次に目を覚ますと友人は出社してもういなかった。加湿器がさっきより少しだけ僕に近づいているように感じる。友人が水を足してくれたか何かで動いたのだろう。ありがたい痕跡だ。眠る前にカーテンを閉めてくれた友人に「お寺さんが言う『ありがたい』くらいありがたいと思っているよ」と言った記憶がある。体温は36.8度まで下がった。もう少し寝る。3時くらいに辛ラーメンを作る。風邪を引いた時は辛ラーメンに限ると韓国で言われている、かどうかは知らない。シンクには昨晩と今朝飲み食いした皿が洗われずに積まれている。沸いた鍋に麺とかやくとスープとソーセージを放り込む。鼻の頭に汗をかきながら食べ終えて、丼をシンクに加える。寝る。
完全ではないがそれなりに回復した。全力で休んでみるものだな。服を着替えて顔を洗い、荷物をまとめ、皿を洗えず申し訳ないと思いながら友人の家を出る。15分ほど早く着くはずだったが電車の遅延があり集合時間ちょうどに合流した。僕が明るい緑色の服を着て明るい緑色のバックパックを背負っているからすぐに見つけてもらえた。写真で見るよりずっときれいな人、絵に描いたような二重まぶただ。身長150cmってこんなに小さいのか。第一印象はこんな感じ。予約していたお店まで風の中を歩く。相手は緊張しているようだ。なにもないところで躓くように会話のラリーが途切れそうになるのをなんとか繋ぎ止めていく。

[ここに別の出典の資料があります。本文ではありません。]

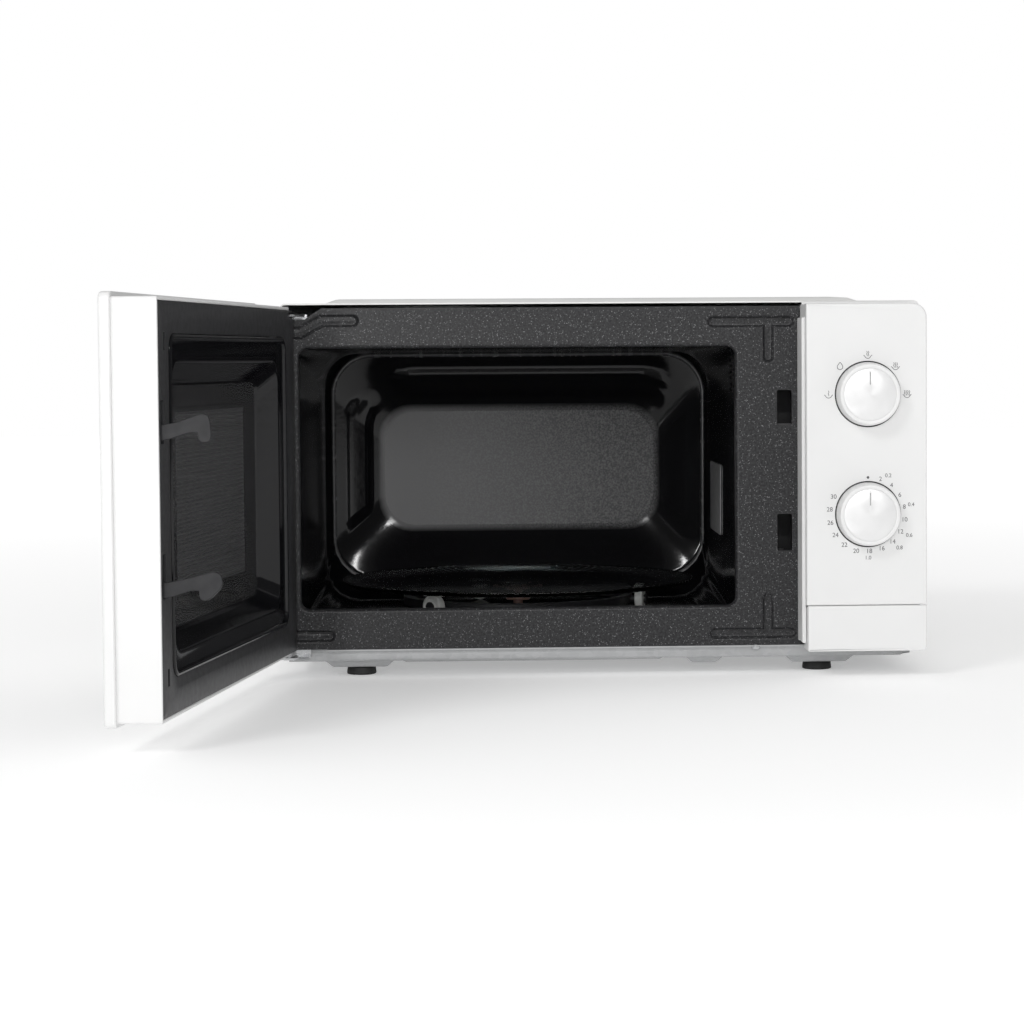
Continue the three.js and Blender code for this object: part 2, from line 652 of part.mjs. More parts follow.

サラダとパスタとピザを注文する。話は次々終わって次々始まるので、もはや「話変わるけど」なんて言わない。両親の話、旅行の話、学校の話、映画の話、初恋の話、刺繍の話、兄弟の話、部活の話、瞑想の話。今思えばどれももっと深められた気がするが、どうやら僕も緊張していたらしい。僕が映画サークルで作ったコメディ映画のあらすじで今日一番の笑顔が見れた。パスタもピザも美味しかったが、一番美味しかったのはドレッシングだった。キャンセル料には遠く及ばない金額を支払って店を出る。駅までの道をゆっくり歩く。交差点の信号待ちでLINEの交換を持ちかけられる。交差点はよくきっかけになる。これから会うことになっている人たちともLINEを交換していくのなら、近い内に苦しい行為をすることになるのだろう、と不安になる。早く大阪の人に会いたいと思って、そのようにLINEする。長く待ったバスに乗って兄の家に着く。甥っ子はおそらく明日退院できるとのことだ。